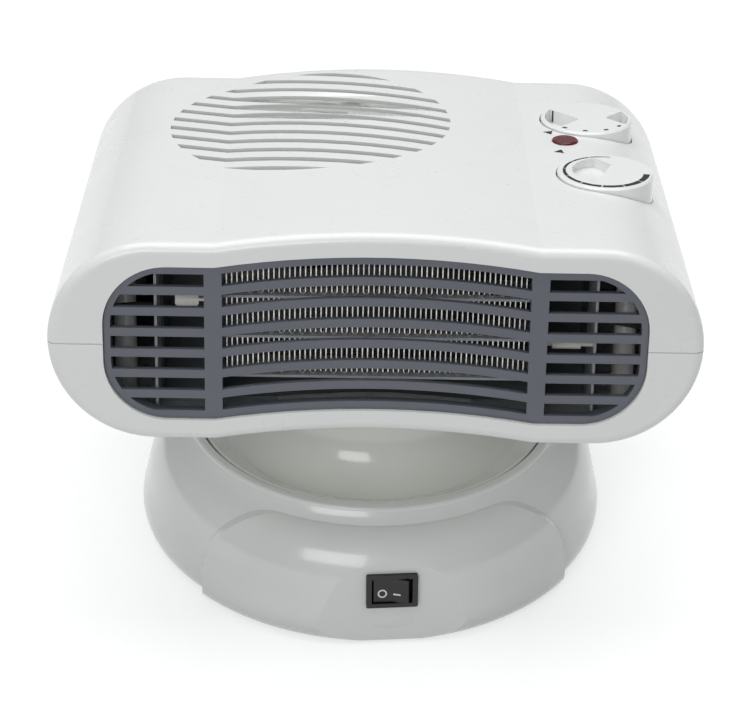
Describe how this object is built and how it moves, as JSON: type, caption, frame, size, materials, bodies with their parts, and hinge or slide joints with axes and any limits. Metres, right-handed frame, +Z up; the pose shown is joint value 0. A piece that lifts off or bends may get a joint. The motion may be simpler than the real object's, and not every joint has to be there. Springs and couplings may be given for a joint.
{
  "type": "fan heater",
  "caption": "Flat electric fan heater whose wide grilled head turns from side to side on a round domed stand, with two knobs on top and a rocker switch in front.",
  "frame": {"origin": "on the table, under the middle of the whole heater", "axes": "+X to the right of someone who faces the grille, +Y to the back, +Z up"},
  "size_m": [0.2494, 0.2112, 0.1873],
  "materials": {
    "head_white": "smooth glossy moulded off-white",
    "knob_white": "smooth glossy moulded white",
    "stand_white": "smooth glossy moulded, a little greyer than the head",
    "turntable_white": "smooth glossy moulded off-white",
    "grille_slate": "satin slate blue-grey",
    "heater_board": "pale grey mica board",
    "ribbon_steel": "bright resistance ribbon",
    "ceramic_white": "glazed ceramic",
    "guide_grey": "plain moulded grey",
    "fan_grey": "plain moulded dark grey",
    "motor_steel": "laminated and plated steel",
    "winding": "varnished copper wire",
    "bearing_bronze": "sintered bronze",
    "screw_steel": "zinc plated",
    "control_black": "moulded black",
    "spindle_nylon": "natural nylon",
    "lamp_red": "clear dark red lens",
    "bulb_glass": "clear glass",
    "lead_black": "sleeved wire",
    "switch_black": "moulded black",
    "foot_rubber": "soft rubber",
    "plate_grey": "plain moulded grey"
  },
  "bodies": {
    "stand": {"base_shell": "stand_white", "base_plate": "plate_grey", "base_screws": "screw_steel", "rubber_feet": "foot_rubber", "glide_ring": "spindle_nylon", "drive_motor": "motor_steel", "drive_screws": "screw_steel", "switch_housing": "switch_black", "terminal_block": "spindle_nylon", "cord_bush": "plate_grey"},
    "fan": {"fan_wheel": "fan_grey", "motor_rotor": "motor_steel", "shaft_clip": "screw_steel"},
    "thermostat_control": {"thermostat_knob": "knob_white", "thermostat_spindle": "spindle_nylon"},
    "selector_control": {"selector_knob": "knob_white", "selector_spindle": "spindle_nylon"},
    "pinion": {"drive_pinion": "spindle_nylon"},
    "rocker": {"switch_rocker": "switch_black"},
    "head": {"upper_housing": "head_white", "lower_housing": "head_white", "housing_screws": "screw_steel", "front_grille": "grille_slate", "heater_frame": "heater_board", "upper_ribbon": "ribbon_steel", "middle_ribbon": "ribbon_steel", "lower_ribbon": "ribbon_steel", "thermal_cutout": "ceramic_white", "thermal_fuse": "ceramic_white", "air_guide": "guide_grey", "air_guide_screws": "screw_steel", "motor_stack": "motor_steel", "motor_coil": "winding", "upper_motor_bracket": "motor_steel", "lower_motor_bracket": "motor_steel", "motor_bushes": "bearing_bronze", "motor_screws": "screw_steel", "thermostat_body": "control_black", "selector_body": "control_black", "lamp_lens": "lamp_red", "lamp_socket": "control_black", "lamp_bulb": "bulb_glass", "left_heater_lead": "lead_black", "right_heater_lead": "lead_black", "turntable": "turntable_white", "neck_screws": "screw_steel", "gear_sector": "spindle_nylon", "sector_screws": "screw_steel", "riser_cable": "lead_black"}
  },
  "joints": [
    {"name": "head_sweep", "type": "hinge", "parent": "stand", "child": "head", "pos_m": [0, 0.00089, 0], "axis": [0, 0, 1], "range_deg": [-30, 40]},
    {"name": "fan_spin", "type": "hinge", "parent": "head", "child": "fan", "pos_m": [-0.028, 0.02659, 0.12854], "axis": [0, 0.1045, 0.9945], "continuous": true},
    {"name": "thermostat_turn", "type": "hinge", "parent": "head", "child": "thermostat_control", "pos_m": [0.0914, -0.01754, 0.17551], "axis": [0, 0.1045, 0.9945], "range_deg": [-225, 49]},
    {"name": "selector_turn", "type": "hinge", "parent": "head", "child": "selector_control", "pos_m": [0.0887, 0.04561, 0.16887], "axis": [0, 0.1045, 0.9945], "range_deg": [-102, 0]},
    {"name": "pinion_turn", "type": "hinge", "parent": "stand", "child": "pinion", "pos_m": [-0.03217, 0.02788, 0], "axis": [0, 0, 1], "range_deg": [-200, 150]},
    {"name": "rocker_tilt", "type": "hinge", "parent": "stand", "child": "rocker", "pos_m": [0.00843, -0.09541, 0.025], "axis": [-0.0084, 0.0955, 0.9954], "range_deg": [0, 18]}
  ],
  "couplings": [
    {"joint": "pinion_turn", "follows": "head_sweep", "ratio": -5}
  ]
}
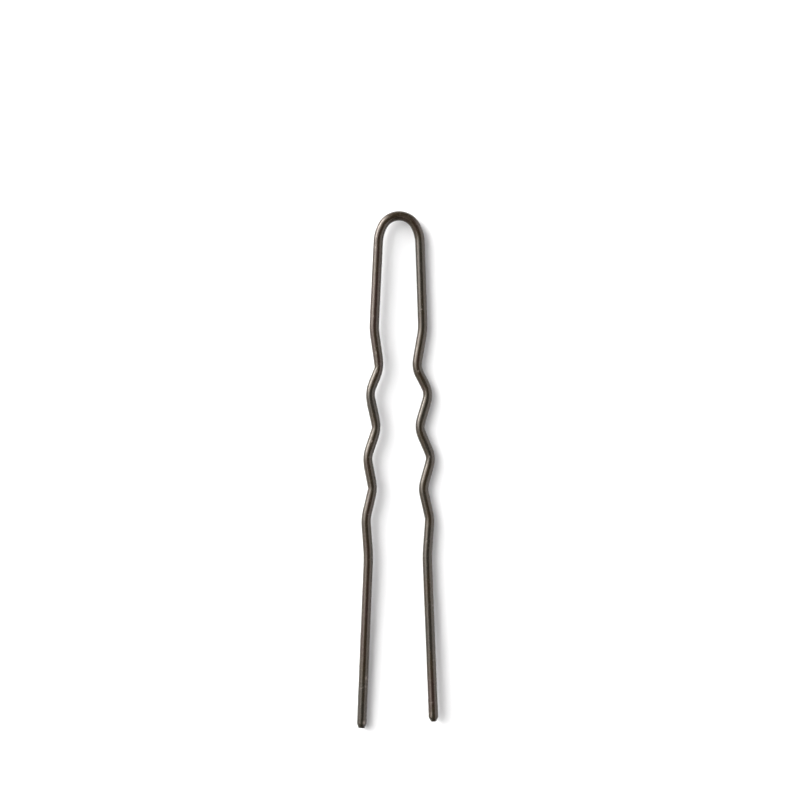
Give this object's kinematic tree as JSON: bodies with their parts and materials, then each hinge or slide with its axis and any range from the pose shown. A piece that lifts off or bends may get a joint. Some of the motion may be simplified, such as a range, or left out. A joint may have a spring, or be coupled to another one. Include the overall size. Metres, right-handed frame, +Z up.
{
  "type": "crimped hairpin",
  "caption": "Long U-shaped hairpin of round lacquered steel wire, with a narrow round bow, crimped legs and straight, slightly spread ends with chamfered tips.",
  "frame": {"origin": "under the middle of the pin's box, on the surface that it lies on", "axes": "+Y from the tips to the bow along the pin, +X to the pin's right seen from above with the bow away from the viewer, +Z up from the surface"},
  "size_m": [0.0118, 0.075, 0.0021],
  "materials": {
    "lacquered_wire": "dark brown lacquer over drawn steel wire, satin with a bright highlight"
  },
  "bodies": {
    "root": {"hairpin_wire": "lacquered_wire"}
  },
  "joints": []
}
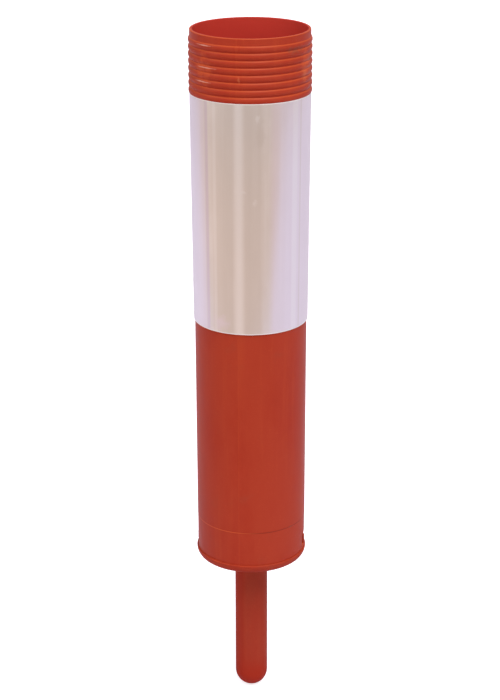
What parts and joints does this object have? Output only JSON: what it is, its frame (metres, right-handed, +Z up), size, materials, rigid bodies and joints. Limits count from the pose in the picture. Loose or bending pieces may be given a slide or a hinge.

........

Return all of the data word for word.

The answer:
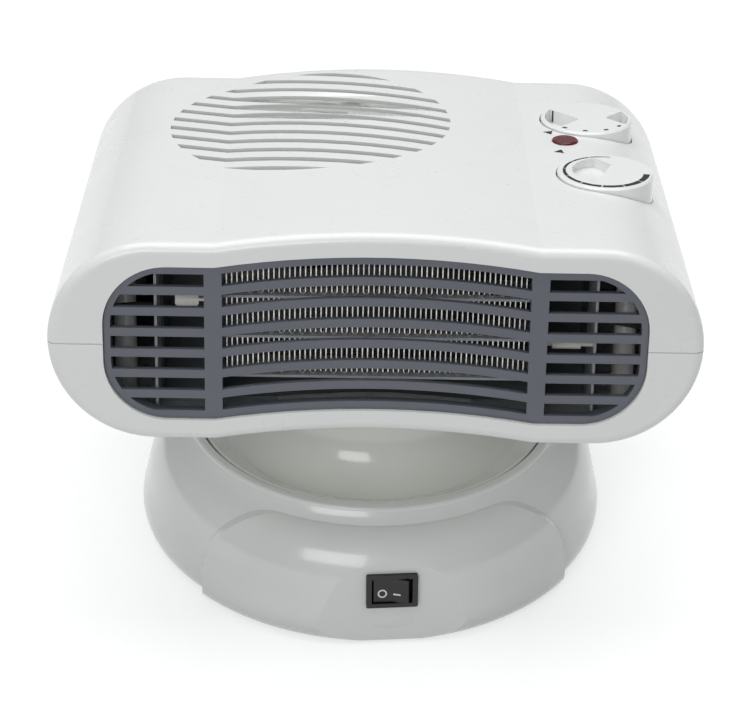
Describe how this object is built and how it moves, as JSON: type, caption, frame, size, materials, bodies with their parts, and hinge or slide joints with axes and any limits. Metres, right-handed frame, +Z up; the pose shown is joint value 0. A piece that lifts off or bends may get a joint. The motion may be simpler than the real object's, and not every joint has to be there. Springs and couplings may be given for a joint.
{
  "type": "fan heater",
  "caption": "Flat electric fan heater whose wide grilled head turns from side to side on a round domed stand, with two knobs on top and a rocker switch in front.",
  "frame": {"origin": "on the table, under the middle of the whole heater", "axes": "+X to the right of someone who faces the grille, +Y to the back, +Z up"},
  "size_m": [0.2494, 0.2112, 0.1873],
  "materials": {
    "head_white": "smooth glossy moulded off-white",
    "knob_white": "smooth glossy moulded white",
    "stand_white": "smooth glossy moulded, a little greyer than the head",
    "turntable_white": "smooth glossy moulded off-white",
    "grille_slate": "satin slate blue-grey",
    "heater_board": "pale grey mica board",
    "ribbon_steel": "bright resistance ribbon",
    "ceramic_white": "glazed ceramic",
    "guide_grey": "plain moulded grey",
    "fan_grey": "plain moulded dark grey",
    "motor_steel": "laminated and plated steel",
    "winding": "varnished copper wire",
    "bearing_bronze": "sintered bronze",
    "screw_steel": "zinc plated",
    "control_black": "moulded black",
    "spindle_nylon": "natural nylon",
    "lamp_red": "clear dark red lens",
    "bulb_glass": "clear glass",
    "lead_black": "sleeved wire",
    "switch_black": "moulded black",
    "foot_rubber": "soft rubber",
    "plate_grey": "plain moulded grey"
  },
  "bodies": {
    "stand": {"base_shell": "stand_white", "base_plate": "plate_grey", "base_screws": "screw_steel", "rubber_feet": "foot_rubber", "glide_ring": "spindle_nylon", "drive_motor": "motor_steel", "drive_screws": "screw_steel", "switch_housing": "switch_black", "terminal_block": "spindle_nylon", "cord_bush": "plate_grey"},
    "fan": {"fan_wheel": "fan_grey", "motor_rotor": "motor_steel", "shaft_clip": "screw_steel"},
    "thermostat_control": {"thermostat_knob": "knob_white", "thermostat_spindle": "spindle_nylon"},
    "selector_control": {"selector_knob": "knob_white", "selector_spindle": "spindle_nylon"},
    "pinion": {"drive_pinion": "spindle_nylon"},
    "rocker": {"switch_rocker": "switch_black"},
    "head": {"upper_housing": "head_white", "lower_housing": "head_white", "housing_screws": "screw_steel", "front_grille": "grille_slate", "heater_frame": "heater_board", "upper_ribbon": "ribbon_steel", "middle_ribbon": "ribbon_steel", "lower_ribbon": "ribbon_steel", "thermal_cutout": "ceramic_white", "thermal_fuse": "ceramic_white", "air_guide": "guide_grey", "air_guide_screws": "screw_steel", "motor_stack": "motor_steel", "motor_coil": "winding", "upper_motor_bracket": "motor_steel", "lower_motor_bracket": "motor_steel", "motor_bushes": "bearing_bronze", "motor_screws": "screw_steel", "thermostat_body": "control_black", "selector_body": "control_black", "lamp_lens": "lamp_red", "lamp_socket": "control_black", "lamp_bulb": "bulb_glass", "left_heater_lead": "lead_black", "right_heater_lead": "lead_black", "turntable": "turntable_white", "neck_screws": "screw_steel", "gear_sector": "spindle_nylon", "sector_screws": "screw_steel", "riser_cable": "lead_black"}
  },
  "joints": [
    {"name": "head_sweep", "type": "hinge", "parent": "stand", "child": "head", "pos_m": [0, 0.00089, 0], "axis": [0, 0, 1], "range_deg": [-30, 40]},
    {"name": "fan_spin", "type": "hinge", "parent": "head", "child": "fan", "pos_m": [-0.028, 0.02659, 0.12854], "axis": [0, 0.1045, 0.9945], "continuous": true},
    {"name": "thermostat_turn", "type": "hinge", "parent": "head", "child": "thermostat_control", "pos_m": [0.0914, -0.01754, 0.17551], "axis": [0, 0.1045, 0.9945], "range_deg": [-225, 49]},
    {"name": "selector_turn", "type": "hinge", "parent": "head", "child": "selector_control", "pos_m": [0.0887, 0.04561, 0.16887], "axis": [0, 0.1045, 0.9945], "range_deg": [-102, 0]},
    {"name": "pinion_turn", "type": "hinge", "parent": "stand", "child": "pinion", "pos_m": [-0.03217, 0.02788, 0], "axis": [0, 0, 1], "range_deg": [-200, 150]},
    {"name": "rocker_tilt", "type": "hinge", "parent": "stand", "child": "rocker", "pos_m": [0.00843, -0.09541, 0.025], "axis": [-0.0084, 0.0955, 0.9954], "range_deg": [0, 18]}
  ],
  "couplings": [
    {"joint": "pinion_turn", "follows": "head_sweep", "ratio": -5}
  ]
}
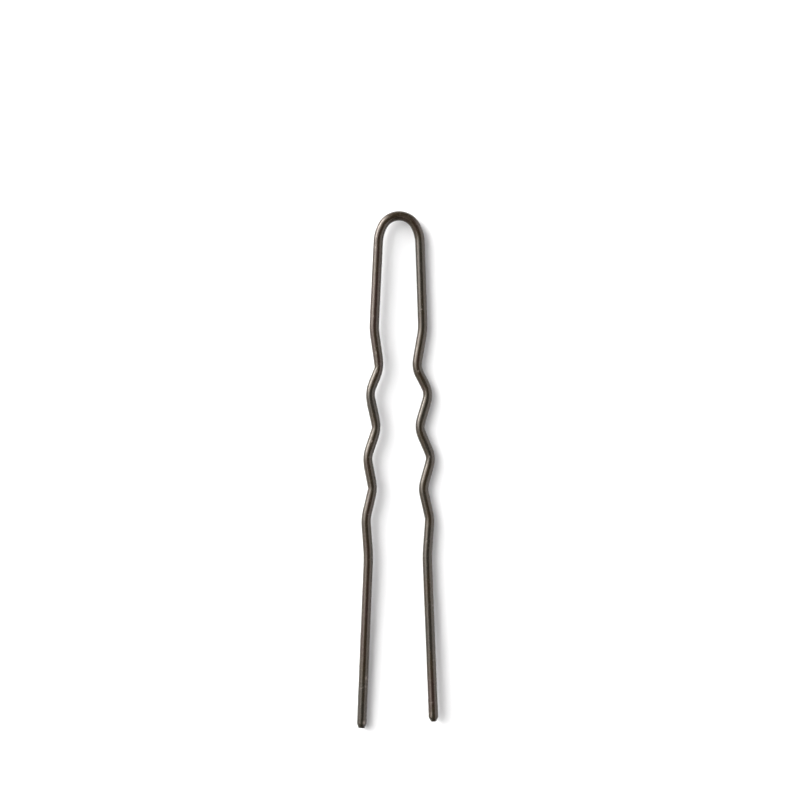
Give this object's kinematic tree as JSON: bodies with their parts and materials, then each hinge or slide with its axis and any range from the pose shown. A piece that lifts off or bends may get a joint. Some of the motion may be simplified, such as a range, or left out. A joint may have a spring, or be coupled to another one. Include the overall size. Metres, right-handed frame, +Z up.
{
  "type": "crimped hairpin",
  "caption": "Long U-shaped hairpin of round lacquered steel wire, with a narrow round bow, crimped legs and straight, slightly spread ends with chamfered tips.",
  "frame": {"origin": "under the middle of the pin's box, on the surface that it lies on", "axes": "+Y from the tips to the bow along the pin, +X to the pin's right seen from above with the bow away from the viewer, +Z up from the surface"},
  "size_m": [0.0118, 0.075, 0.0021],
  "materials": {
    "lacquered_wire": "dark brown lacquer over drawn steel wire, satin with a bright highlight"
  },
  "bodies": {
    "root": {"hairpin_wire": "lacquered_wire"}
  },
  "joints": []
}
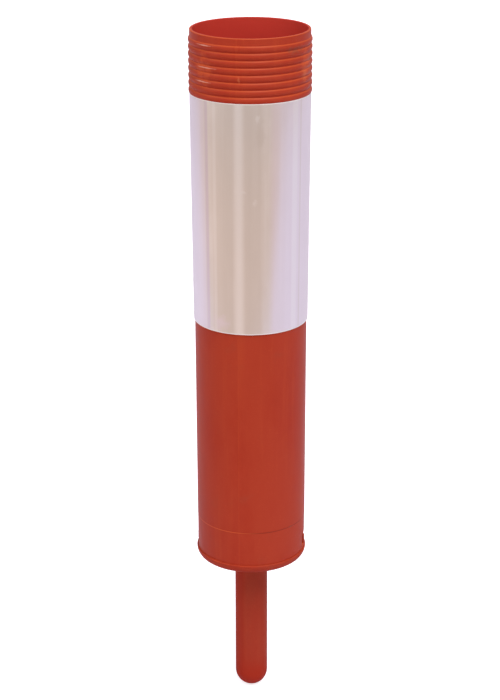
What parts and joints does this object have? Output only JSON: what it is, its frame (metres, right-handed, +Z up), size, materials, rigid bodies and joints. Limits count from the pose in the picture. Loose or bending pieces may be given a slide or a hinge.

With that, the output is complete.